Ao contrário, houve uma Data Fifa em que a seleção brasileira quase ficou sem amistosos para jogar por falta de uma estrutura básica. No sorteio da Copa América, não tinha uma comissão técnica a representá-la.

Agora que resolveu demitir Diniz sem nunca tê-lo efetivado, surge outra obrigação que Ednaldo deveria atribuir a si próprio em sua volta ao gabinete da Barra da Tijuca: não atrapalhar a vida de um clube brasileiro, não fazer de uma equipe do país vítima do desgoverno da seleção. O fato é que, aparentemente, Ednaldo já não concorda que seja razoável esperar até junho por um treinador, algo que antes defendia. No lugar de jogar um ano e meio do ciclo fora, a CBF agora só aceita desprezar 12 meses de trabalho. O desligamento de Diniz foi regido pela deselegância, numa demissão extraoficial anunciada 24 horas através de uma entrevista à do dirigente à revista Veja.

Mais do que perguntar como é possível a convicção num treinador ruir em seis jogos, vale olhar para frente. Está claro que a seleção merece um treinador com dedicação integral, e precisa deste nome o mais rapidamente possível. Não apenas para que não se perca mais tempo, mas para que a temporada de um clube brasileiro não seja inviabilizada pela falta de planejamento da CBF.

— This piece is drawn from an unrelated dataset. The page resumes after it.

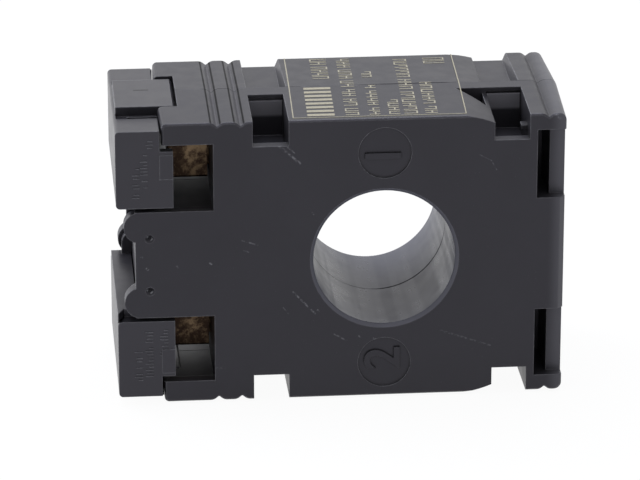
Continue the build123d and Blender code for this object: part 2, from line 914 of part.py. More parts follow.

É fato que, por ora, reina a incerteza. Afinal o STF voltará a examinar em plenário a decisão que reconduziu Ednaldo. Então, finalmente, é hora de uma atitude de grandeza em nome da comunidade do futebol brasileiro. Pode soar utópico, mas o momento é de montar uma comissão que inclua os teóricos presidenciáveis, os candidatos da eleição que não se realizou. Junto a eles, representantes de clubes e de federações, formando uma comissão que dê um mínimo de segurança aos escolhidos para tocarem o futuro da seleção. E, claro, começar tal escolha por um diretor que estruture o departamento. Mas é preciso fazê-lo logo, porque nenhum clube do país deve pagar pela caótica gestão recente da seleção brasileira.

É hora de o futebol brasileiro caminhar. Já estamos atrasados para 2026.